Cher chasseur d'instants,
Tu le sais, le plus souvent, il ne se passe rien. Rien d'extraordinaire. Rien d'exceptionnel. La scène est banale. Incroyablement banale. Un homme se roule une cigarette. Il est assis sur son scooter. Le scooter, garé près d'un mur. Entre une fenêtre et une spirale rose. C'est la spirale qui n'est pas banale. Des barreaux en fer forgé obstruent la fenêtre. Normal: c'est la fenêtre d'une chambre d'Hôtel. C'est écrit au-dessus.
Une spirale rose peinte sur le mur. Spirale nietzschéenne ou escargot en partance. Ce n'est rien. Vraiment rien. Ce n'est pas grand chose. Pas un passant que la scène n'arrête ou n'étonne.

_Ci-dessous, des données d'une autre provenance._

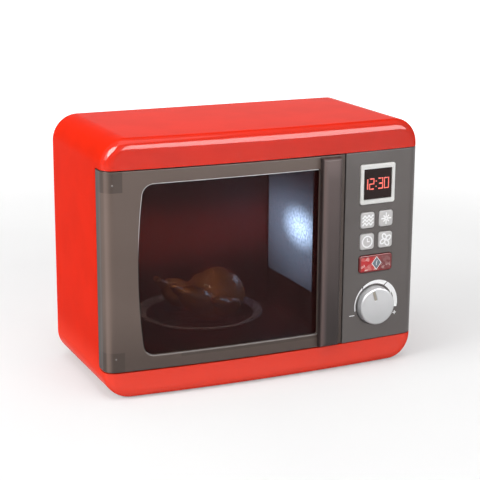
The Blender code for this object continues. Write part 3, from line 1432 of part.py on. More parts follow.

Ce genre de séquence te fascine. Juxtaposition de signes anodins. Là est le vrai quotidien. Là se trouve la banale beauté simple du quotidien. Agencement imprévisible de signes anodins. Image vraiment extra-ordinaire. Rencontre de hasard. Choix du regard.
Ce qui ne tient pas du hasard, c'est le regard. Le choix du regard. Là est le photographe.